This time last year, I was inspired to do some Christmas baking to give to family and friends as a seasonal treat. Gingerbread is fine, but has never been my favourite-I wanted to make something softer and kid friendly.

Honey Jumbles are a sweet memory from my childhood and I knew I had a recipe in my Women’s Weekly book, so I got myself some Christmassy biscuit cutters and food dye and had a crack at a bit of decorating. My first batch needed a bit more spice (thanks trusty family taste testers!), so I added more flavour to the next lot and had a winner.

I made a number of batches and made gift bags to give to family and friends. They were well received by all- the little kids seemed to like them just as much, if not more than the grown ups, I think because the icing balances nicely with the spices. This year I’ve made even more biscuits (up around the 200 mark) and it’s been a big undertaking, but I’ve had heaps of fun decorating and gifting them.

In this recipe I have used two cutter shapes, a Christmas tree and star, but you can cut any shape you like (no need to go and buy specific Christmas ones!), and make your biscuits Christmassy when you ice and decorate. You should get between 30-40 biscuits out of the one batch, depending on the size of the cutter/s you use.

 You’ll need: 

For the biscuits-

  • 60g butter
  • 1/2 cup (110g) firmly packed dark brown sugar
  • 3/4 cup (270g) golden syrup
  • 1 large egg
  • 1/2 cup (75g) self raising flour
  • 2 1/2 cups (375g) plain flour
  • 1/.2 teaspoon bicarb (baking) soda
  • 4 tsp ground ginger
  • 2 tsp ground cinnamon
  • 1 tsp ground cloves
  • 1 tsp ground nutmeg
  • 1 tsp mixed spice


For the icing-

  • 1 egg white
  • 1 1/2 cups (240g) icing sugar
  • 2 tsp plain flour
  • approx 1 tbsp lemon juice
  • food colourings of your choice (red and green at a minimum)
  • Metallic cachous, food shimmer, sprinkles & whatever takes your fancy to decorate with


  1.  Combine the butter, dark brown sugar and golden syrup in a small saucepan and stir over medium heat until smooth.DSC_0287

2. Add hot mixture to a large bowl and cool for 10 minutes. Add egg to cooled mixture and stir until combined.

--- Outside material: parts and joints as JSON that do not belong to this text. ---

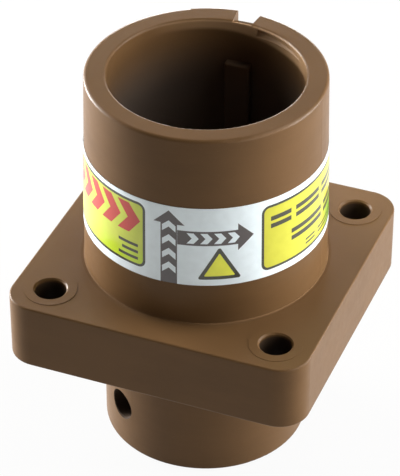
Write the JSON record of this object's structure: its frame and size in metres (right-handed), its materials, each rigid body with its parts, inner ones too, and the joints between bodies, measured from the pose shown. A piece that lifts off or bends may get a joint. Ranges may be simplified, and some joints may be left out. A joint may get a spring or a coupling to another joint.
{
  "type": "single pole push and turn locking panel receptacle",
  "caption": "Single-pole heavy-current panel receptacle: keyed round collar with a wrapped label on a square flange, set-screw cable barrel behind.",
  "frame": {"origin": "centre of the four-hole pattern on the flange's rear face, on the collar's axis", "axes": "+Z along the collar's axis, out of the mouth that the plug enters; X and Y along the flange's sides; +Y towards the rim notch and the key rib"},
  "size_m": [0.0834, 0.0834, 0.1107],
  "materials": {
    "brown_moulding": "satin brown glass-filled moulding",
    "label_film": "pale printed film",
    "silver_plate": "silver-plated turned brass",
    "black_insulator": "satin black insulator",
    "black_rubber": "matt black rubber",
    "bright_steel": "bright zinc-plated steel",
    "brass_ring": "plain turned brass"
  },
  "bodies": {
    "root": {"housing": "brown_moulding", "label_band": "label_film", "contact_body": "silver_plate", "contact_band_front": "silver_plate", "contact_band_rear": "silver_plate", "nose_ring": "black_insulator", "neck_seal": "black_rubber", "panel_seal": "black_rubber", "shoulder_gasket": "black_rubber", "locating_dowel": "bright_steel", "thrust_washer": "bright_steel", "retaining_ring": "brass_ring", "clamp_screw_1": "bright_steel", "clamp_screw_2": "bright_steel"}
  },
  "joints": []
}
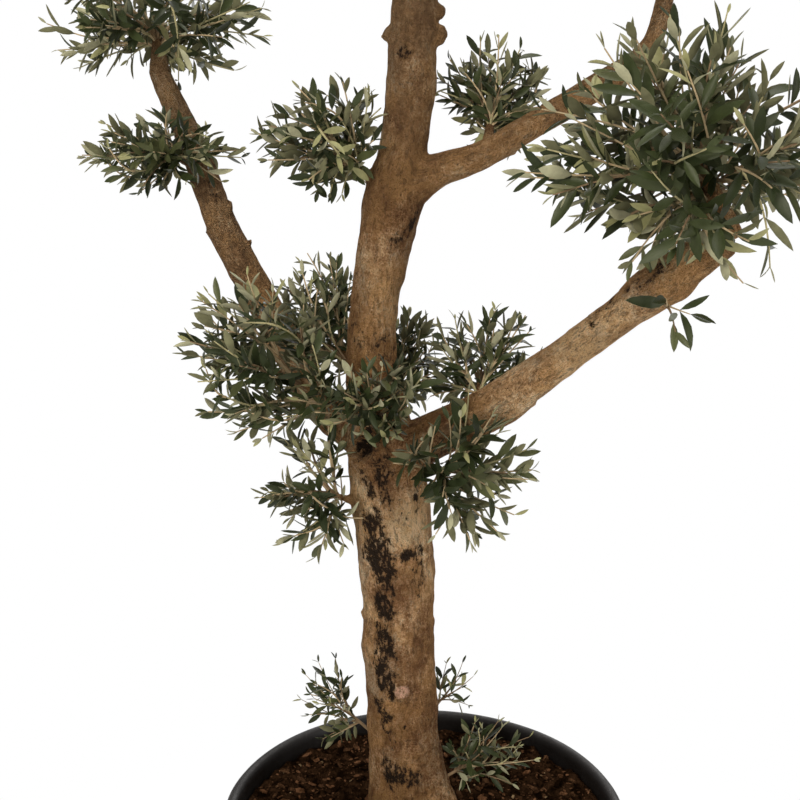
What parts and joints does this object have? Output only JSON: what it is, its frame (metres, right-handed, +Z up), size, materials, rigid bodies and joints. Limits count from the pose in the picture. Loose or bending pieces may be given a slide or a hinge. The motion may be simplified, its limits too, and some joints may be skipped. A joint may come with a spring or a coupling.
{
  "type": "potted olive tree",
  "caption": "Olive tree with a bare, gently bent trunk and boughs that carry separate clipped pads of foliage, planted in a large round plastic pot.",
  "frame": {"origin": "middle of the pot's flat underside", "axes": "+Z up along the tree, +X to the right and +Y to the back as seen from the side that the long low bough points to"},
  "size_m": [1.0418, 0.8499, 2.2659],
  "materials": {
    "black_plastic": "satin",
    "compost": "matte",
    "bark": "matte",
    "foliage": "satin"
  },
  "bodies": {
    "root": {"pot": "black_plastic", "soil": "compost", "trunk": "bark", "left_bough": "bark", "right_low_bough": "bark", "right_high_bough": "bark", "right_high_riser": "bark", "top_left_bough": "bark", "top_back_bough": "bark", "top_front_bough": "bark", "foliage_left_top": "foliage", "foliage_left_mid": "foliage", "foliage_right_low": "foliage", "foliage_right_spray": "foliage", "foliage_fork_left": "foliage", "foliage_fork_right": "foliage", "foliage_low_left": "foliage", "foliage_low_left_back": "foliage", "foliage_low_left_under": "foliage", "foliage_low_right": "foliage", "foliage_low_right_under": "foliage", "foliage_low_front": "foliage", "foliage_low_back": "foliage", "foliage_right_high": "foliage", "foliage_crown": "foliage", "foliage_top_left": "foliage", "foliage_top_back": "foliage", "foliage_top_front": "foliage", "foliage_foot_left": "foliage", "foliage_foot_right": "foliage", "foliage_foot_front": "foliage"}
  },
  "joints": []
}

3. Add half of the sifted dry ingredients and stir until combined, and repeat.

4. Turn your dough out onto a lightly floured surface and knead, with floured hands, until it loses its stickiness (this usually takes me about 5 minutes of kneading). DSC_0315DSC_0324

5. Wrap dough in cling-wrap and refrigerate for 30 minutes.

6. Preheat oven to 180°C and grease & flour two oven trays.

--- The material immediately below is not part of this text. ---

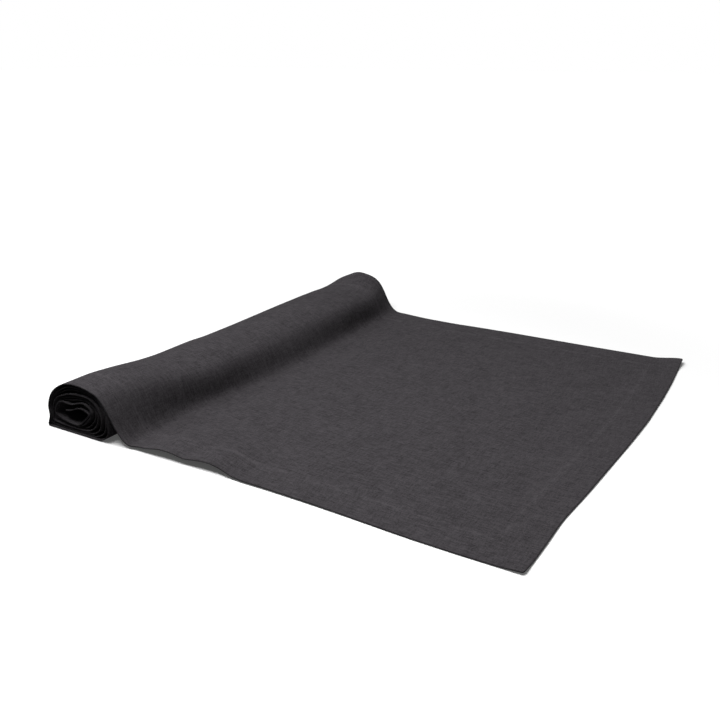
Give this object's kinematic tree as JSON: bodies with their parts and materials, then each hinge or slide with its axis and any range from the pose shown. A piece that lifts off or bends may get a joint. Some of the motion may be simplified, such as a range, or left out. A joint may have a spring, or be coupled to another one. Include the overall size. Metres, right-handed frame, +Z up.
{
  "type": "table runner",
  "caption": "Hemmed plain linen table runner, half unrolled: a flat laid part with mitred hems, and the rest wound into a loose hollow roll.",
  "frame": {"origin": "middle of the part's box in plan, at the height of the surface that the runner lies on", "axes": "+X along the cloth from the roll to the free end, +Y across the runner from its near edge to its far edge, +Z up"},
  "size_m": [0.4468, 0.45, 0.0458],
  "materials": {
    "linen": "matte",
    "turned_linen": "matte",
    "sewing_thread": "satin"
  },
  "bodies": {
    "root": {"laid_panel": "linen", "slope_panel": "linen", "roll_turn_1": "linen", "roll_turn_2": "linen", "roll_turn_3": "linen", "roll_turn_4": "linen", "roll_turn_5": "linen", "roll_turn_6": "linen", "tucked_end": "linen", "near_hem_wound": "turned_linen", "far_hem_wound": "turned_linen", "near_hem_laid": "turned_linen", "far_hem_laid": "turned_linen", "free_end_hem": "turned_linen", "inner_end_hem": "turned_linen", "near_side_stitching": "sewing_thread", "far_side_stitching": "sewing_thread", "free_end_stitching": "sewing_thread", "inner_end_stitching": "sewing_thread", "near_free_mitre_seam": "sewing_thread", "near_inner_mitre_seam": "sewing_thread", "far_free_mitre_seam": "sewing_thread", "far_inner_mitre_seam": "sewing_thread"}
  },
  "joints": []
}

7. Remove chilled dough from the fridge and roll out to about 0.5cm thickness and cut out your shapes, with a lightly floured biscuit, placing onto your trays so they don’t touch (I’ll be honest, to fit them all on, they have to be pretty close, which is why I’m not giving you a distance)


8. Bake for around 15 minutes, keeping an eye on them and turning or swapping shelves if necessary, and remove when just golden brown and fragrant. Cool on trays for 5-10 minutes and then place on wire racks to cool completely.

9. To make the icing- place egg white in a medium bowl and add sifted icing sugar. Stir until a thick paste forms. Divide mixture between as many bowls as colours you want to decorate with- I usually take enough to mix up two bowls and leave the last third in the main bowl to use as I need. Add colouring gradually and stir until you reach the desired colour, and then add lemon juice and extra icing paste as necessary to make it spreadable.

10. Spread your biscuits with the icing you want to use as the base colour, usually I make my trees green and stars red, but I’ve branched out with purple, blue and yellow this year too 🙂 Allow to dry for about 10 minutes.

11. Using a piping bag or a ziplock bag with a corner cut off, pipe a contrasting colour onto your hard icing base and decorate with whatever you have decided to use.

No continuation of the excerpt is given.